Thank you for your understanding.
[Name] [Contact No.]
9) Settlement, restructuring, and safe communication
- If you plan to settle/restructure, insist on written computation, official receipt, and proof that penalties/interest conform to the contract and applicable caps (if any).
- Request that all harassment cease immediately as a condition for any settlement.
- Avoid sending IDs or selfies through chat to “agents” without verifying the company channel.
- Keep payments within the app or official partners; beware of collectors’ personal e-wallet numbers.
10) When to get a lawyer & potential relief
Seek counsel if:
- Harassment is severe or ongoing (e.g., mass messages to contacts).
- You plan to claim damages or pursue criminal complaints (libel, threats, coercions).
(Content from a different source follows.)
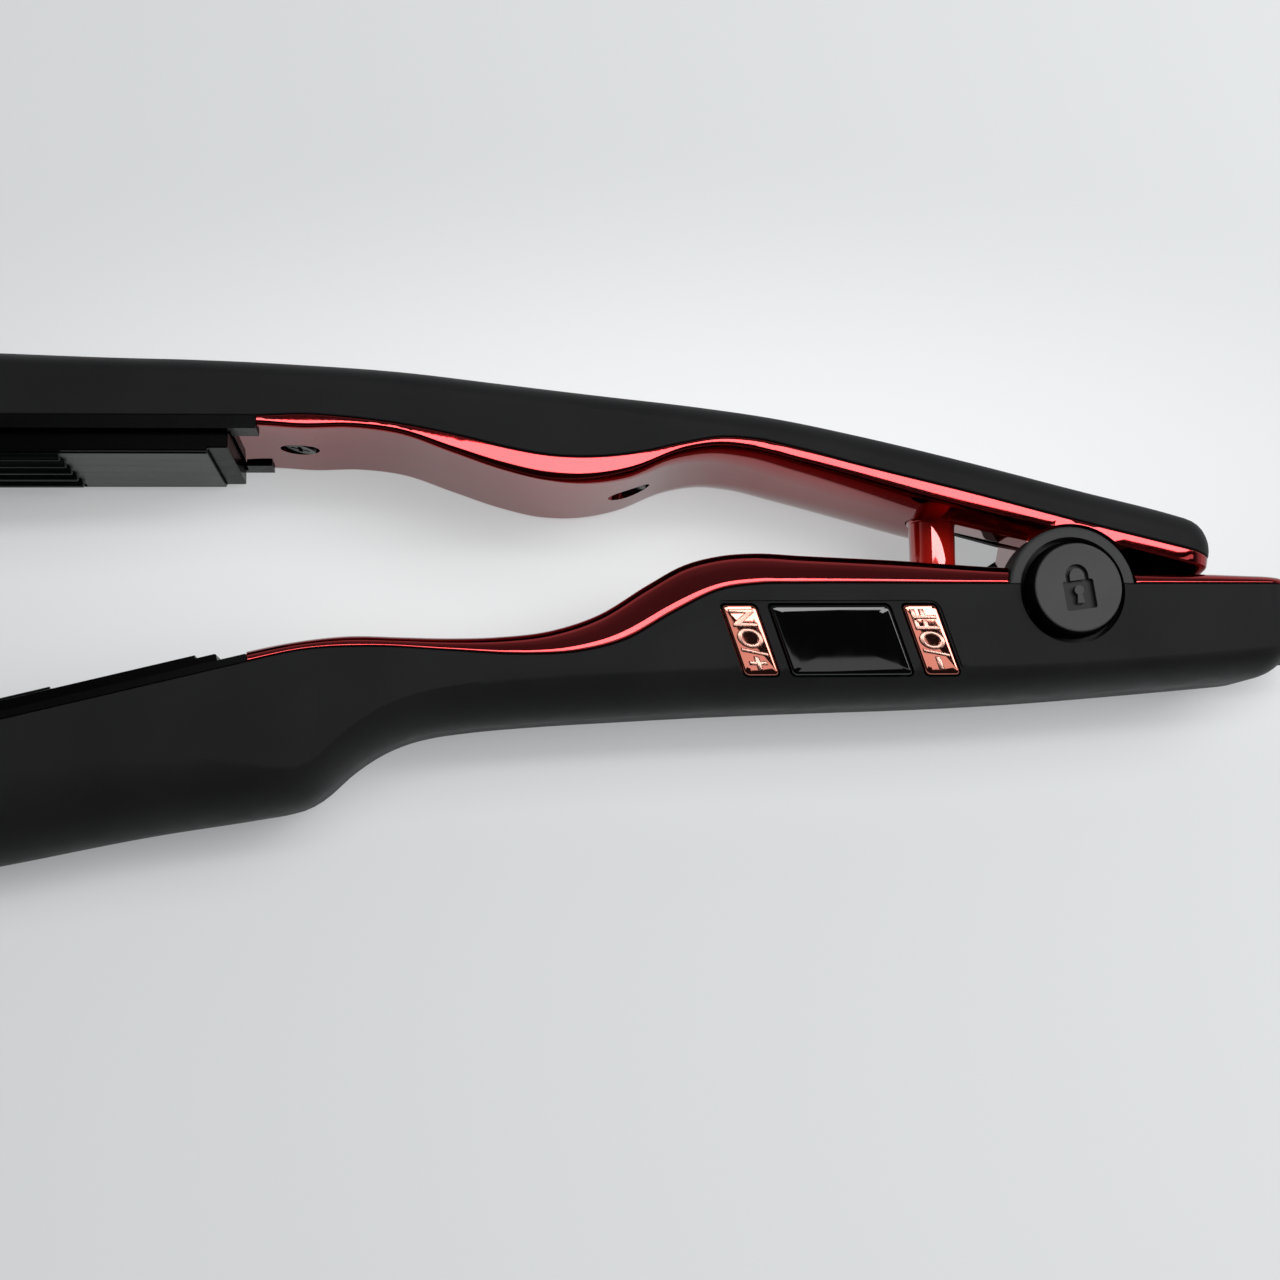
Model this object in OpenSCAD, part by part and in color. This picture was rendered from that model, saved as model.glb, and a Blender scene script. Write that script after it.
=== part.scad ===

- There are cross-border app developers or complex evidence issues (preservation orders, subpoenas, MLAT requests).
Possible relief:
- Administrative penalties against the company (fines, suspension, CDOs).
- Criminal liability of responsible officers/agents.
- Civil damages (moral/exemplary/actual) and injunctions to stop harassment.
- Deletion of unlawfully collected data and rectification of disclosures.
11) Quick checklist
- Capture screenshots, exports, and call logs.
- Revoke app permissions; uninstall after evidence capture.
- Send DPA rights assertion/C&D.
- Notify contacts/employer; ask them to preserve evidence.
- File complaints: NPC, SEC/BSP, PNP-ACG/NBI-CCD, NTC/telco.
- Consider criminal and civil actions with counsel.
- Keep all receipts and written communications.
12) Bottom line
Debt does not erase your rights. The law protects borrowers and bystanders from harassment, public shaming, unlawful data processing, and threats. If an OLA or collector crosses the line, document everything, assert your rights, and complain to the proper regulators and law-enforcement units—and seek legal remedies to stop the abuse and recover damages.